Перестал улыбаться, задумался, глядя далеко за реку, почти синюю, в шёлковые, на солнце, луга.

- Это, знаете, у нас черта серьёзная, глубокая черта - под нею, может быть, скрыто бьётся жажда иной жизни, под нею святое недовольство самим собою человек прячет. Развяжите-ка ему руки, и он перестанет мечтать, возьмётся за дело - возьмётся, это верно. Ведь те, которые перестали мечтать, уже теперь обнаруживают огромные силы, умеют побеждать чудовищные препятствия. Вот мне тут рассказывали об этих волжанах-судоходцах - какие фигуры, какое сказочное упорство в достижении целей! Нет, русский народ хороший народ, чудеснейший народ, я вам скажу.

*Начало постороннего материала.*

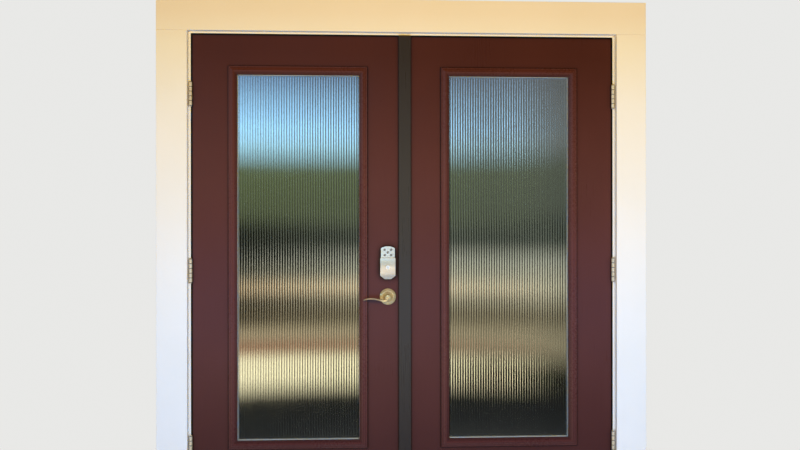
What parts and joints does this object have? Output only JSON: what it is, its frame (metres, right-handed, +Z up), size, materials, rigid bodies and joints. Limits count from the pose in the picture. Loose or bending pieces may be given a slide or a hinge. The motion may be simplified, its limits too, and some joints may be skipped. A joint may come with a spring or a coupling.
{
  "type": "french doors",
  "caption": "Outswing pair of glazed entry doors in their frame: painted leaves with full-height reeded lites, astragal bar, keypad lock with lever, butt hinges, threshold and flat casing.",
  "frame": {"origin": "on the underside of the sill, midway between the leaves, in the plane of the leaves' outer faces", "axes": "+X to the right seen from outside, +Y into the building, +Z up"},
  "size_m": [2.1188, 0.173, 2.2133],
  "materials": {
    "leaf_paint": "satin maroon paint over faint vertical grain",
    "lite_paint": "satin maroon paint on a moulded frame",
    "reeded_glass": "clear rolled glass with upright reeds",
    "clear_glass": "clear float glass",
    "spacer_metal": "bright mill finish",
    "frame_paint": "satin white paint",
    "casing_paint": "satin white paint",
    "seal_rubber": "soft dark brown seal",
    "sill_wood": "bare composite",
    "threshold_metal": "anodised",
    "bronze_bar": "dark bronze anodised",
    "cover_plastic": "brass coloured",
    "button_metal": "bright plated",
    "keypad_metal": "polished and lacquered",
    "polished_brass": "polished and lacquered"
  },
  "bodies": {
    "frame": {"flush_bolt_strikes": "polished_brass", "head_casing": "casing_paint", "head_jamb": "frame_paint", "head_weatherstrip": "seal_rubber", "hinge_pins": "polished_brass", "jamb_hinge_screws": "polished_brass", "left_casing": "casing_paint", "left_hinge_jamb_plates": "polished_brass", "left_jamb": "frame_paint", "left_weatherstrip": "seal_rubber", "right_casing": "casing_paint", "right_hinge_jamb_plates": "polished_brass", "right_jamb": "frame_paint", "right_weatherstrip": "seal_rubber", "sill_base": "sill_wood", "threshold": "threshold_metal"},
    "left_leaf": {"astragal": "bronze_bar", "astragal_seal": "seal_rubber", "deadbolt_case": "polished_brass", "inner_lock_cover": "cover_plastic", "inner_rose": "polished_brass", "keypad_housing": "keypad_metal", "latch_case": "polished_brass", "left_bottom_sweep": "seal_rubber", "left_glass_spacer": "spacer_metal", "left_hinge_leaf_plates": "polished_brass", "left_inner_lite_frame": "lite_paint", "left_inner_pane": "clear_glass", "left_leaf_hinge_screws": "polished_brass", "left_outer_lite_frame": "lite_paint", "left_reeded_pane": "reeded_glass", "left_slab": "leaf_paint", "outer_rose": "polished_brass"},
    "right_leaf": {"bottom_flush_bolt_plate": "polished_brass", "deadbolt_strike": "polished_brass", "latch_strike": "polished_brass", "right_bottom_sweep": "seal_rubber", "right_glass_spacer": "spacer_metal", "right_hinge_leaf_plates": "polished_brass", "right_inner_lite_frame": "lite_paint", "right_inner_pane": "clear_glass", "right_leaf_hinge_screws": "polished_brass", "right_outer_lite_frame": "lite_paint", "right_reeded_pane": "reeded_glass", "right_slab": "leaf_paint", "top_flush_bolt_plate": "polished_brass"},
    "lever_set": {"inner_lever": "polished_brass", "outer_lever": "polished_brass"},
    "latch": {"latch_bolt": "polished_brass"},
    "deadbolt_bolt": {"deadbolt": "polished_brass"},
    "thumb_turn": {"thumbturn": "polished_brass"},
    "key_cylinder": {"key_plug": "keypad_metal"},
    "button_1": {"keypad_button_1": "button_metal"},
    "button_2": {"keypad_button_2": "button_metal"},
    "button_3": {"keypad_button_3": "button_metal"},
    "button_4": {"keypad_button_4": "button_metal"},
    "button_5": {"keypad_button_5": "button_metal"},
    "top_flush_bolt": {"top_flush_bolt_rod": "polished_brass"},
    "bottom_flush_bolt": {"bottom_flush_bolt_rod": "polished_brass"}
  },
  "joints": [
    {"name": "left_leaf_swing", "type": "hinge", "parent": "frame", "child": "left_leaf", "pos_m": [-0.9179, -0.0065, 1], "axis": [0, 0, -1], "range_deg": [0, 120]},
    {"name": "right_leaf_swing", "type": "hinge", "parent": "frame", "child": "right_leaf", "pos_m": [0.9179, -0.0065, 1], "axis": [0, 0, 1], "range_deg": [0, 120]},
    {"name": "lever_turn", "type": "hinge", "parent": "left_leaf", "child": "lever_set", "pos_m": [-0.07185, 0, 0.929], "axis": [0, -1, 0], "range_deg": [0, 45], "stiffness_Nm_per_rad": 1.5, "springref_deg": -34.38},
    {"name": "latch_slide", "type": "slide", "parent": "left_leaf", "child": "latch", "axis": [1, 0, 0], "range_m": [-0.0127, 0]},
    {"name": "thumbturn_turn", "type": "hinge", "parent": "left_leaf", "child": "thumb_turn", "pos_m": [-0.07185, 0.08, 1.057], "axis": [0, 1, 0], "range_deg": [0, 90]},
    {"name": "deadbolt_slide", "type": "slide", "parent": "left_leaf", "child": "deadbolt_bolt", "axis": [1, 0, 0], "range_m": [0, 0.0254]},
    {"name": "key_turn", "type": "hinge", "parent": "left_leaf", "child": "key_cylinder", "pos_m": [-0.07185, -0.015, 1.057], "axis": [0, 1, 0], "range_deg": [-90, 90]},
    {"name": "button_1_press", "type": "slide", "parent": "left_leaf", "child": "button_1", "axis": [0, 1, 0], "range_m": [0, 0.0012], "stiffness_N_per_m": 800, "springref_m": -0.0006},
    {"name": "button_2_press", "type": "slide", "parent": "left_leaf", "child": "button_2", "axis": [0, 1, 0], "range_m": [0, 0.0012], "stiffness_N_per_m": 800, "springref_m": -0.0006},
    {"name": "button_3_press", "type": "slide", "parent": "left_leaf", "child": "button_3", "axis": [0, 1, 0], "range_m": [0, 0.0012], "stiffness_N_per_m": 800, "springref_m": -0.0006},
    {"name": "button_4_press", "type": "slide", "parent": "left_leaf", "child": "button_4", "axis": [0, 1, 0], "range_m": [0, 0.0012], "stiffness_N_per_m": 800, "springref_m": -0.0006},
    {"name": "button_5_press", "type": "slide", "parent": "left_leaf", "child": "button_5", "axis": [0, 1, 0], "range_m": [0, 0.0012], "stiffness_N_per_m": 800, "springref_m": -0.0006},
    {"name": "top_flush_bolt_slide", "type": "slide", "parent": "right_leaf", "child": "top_flush_bolt", "axis": [0, 0, 1], "range_m": [0, 0.019]},
    {"name": "bottom_flush_bolt_slide", "type": "slide", "parent": "right_leaf", "child": "bottom_flush_bolt", "axis": [0, 0, -1], "range_m": [0, 0.019]}
  ],
  "couplings": [
    {"joint": "latch_slide", "follows": "lever_turn", "m_per_rad": -0.01617},
    {"joint": "deadbolt_slide", "follows": "thumbturn_turn", "m_per_rad": 0.01617}
  ]
}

Всё это говорилось торопливо, горячо и настойчиво, как бы в споре с кем-то. Потом он встал, прошёлся по дорожке, оглядываясь вокруг, и снова сел.

- Вот - сзади нас семинария, немного далее - гимназия, против неё дворянский институт, а под горою, в полусотне шагов от всех этих великолепий - почти доисторическая жизнь в ямах, под открытым небом, и дикие люди. Над этим стоит подумать, юноша! Надобно подумать. Ужасно плохо мы знаем жизнь и - что ещё того хуже - не хотим знать её, как бы нарочно стараемся видеть меньше, чем можем, бежим в колонии, прячемся в хаты с краю...

И с великой печалью он заговорил о сложной болезни того времени - я не помню точно его слов, но, мне кажется, он повторил их в рассказе "На границе человека".

"Время это было вот какое: отвращение ко всем иллюзиям, смех над всем, чему ещё недавно верили, холод и душевная пустота".

Говорил он тихонько, как бы стыдясь, что приходится говорить о таких печальных вещах, и всё оглядывался, словно не желая, чтобы, кроме меня, его слова слышал ещё кто-нибудь. Сидел согнувшись, крепко стиснув колени пальцами худых рук, на лицо ему падала тень от шляпы, и глаза казались синими.

- Вот, вы рассказывали об этих людях под горою. Но - почему, подумайте, почему у нас люди так легко п'огибают? Ведь ужасно легко: жил человек, и - ничего, а вдруг - "сбился с пути". Смотрите - это невольно сказалось: жил, и - ничего! Все ходят как будто по скользкому месту; идёт пошатнулся - упал и не за что придержаться - ничего нет подкрепляющего душу. И ведь если падают, то разбиваются до полусмерти, непременно - до неизлечимых увечий, хотя падают не бог весть с какой высоты.

Это мне плотно легло в память - я тогда сам был в позиции человека, готового упасть.

Он вдруг вскочил на ноги, потрогал карман жилета, взглянул в небо.

- Часов шесть уже, да? Мне - пора. Заходите!

И крупными шагами, низко нахлобучив шляпу, пошёл по бульвару, но вдруг остановился, повернул назад и строго - до смешного строго - спросил:

- Вы чем, собственно, занимаетесь?

- Развожу баварский квас.

- То есть как это, куда развозите?

- По лавкам, по домам...

Он подумал и сказал, усмехаясь:

- Это, должно быть, очень скучно и глупо, а? Ну - до свиданья, купец, заходите же!

Он любил гулять в поле, за городом, один; я встречал его раза два во время этих прогулок, он спрашивал меня, что я читаю, и с великим волнением рассказывал мне о писателях. Помню, говоря о Гаршине, он сказал, по поводу "Красного цветка":

- Русский писатель всегда хочет написать что-то вроде евангелия, книгу по всему миру; у нас этого все хотят, это общее стремление и больших и маленьких писателей, и, знаете, часто маленькие-то вечную правду чувствуют вернее, глубже гениев - вот что не забудьте, это очень важно! Русская литература - особенная, это, так сказать, священное писание, и читать её надо очень внимательно, очень!

Долго молчал и потом сказал:

- Гаршина называют святым человеком - больше этого - он был святое дитя!

Однажды я пришёл к нему на квартиру и застал его в той же узенькой, пустой и скучной комнате; полуодетый, растрёпанный, он лежал на постели с книжкой в руках.

- Температура скачет в гору, - объяснил он, - утром взбежала до сорока почти, вот и валяюсь! А мои уехали в Саратов. Скажите-ка волшебнице, которая отворила вам дверь, чтобы она чаю нам дала.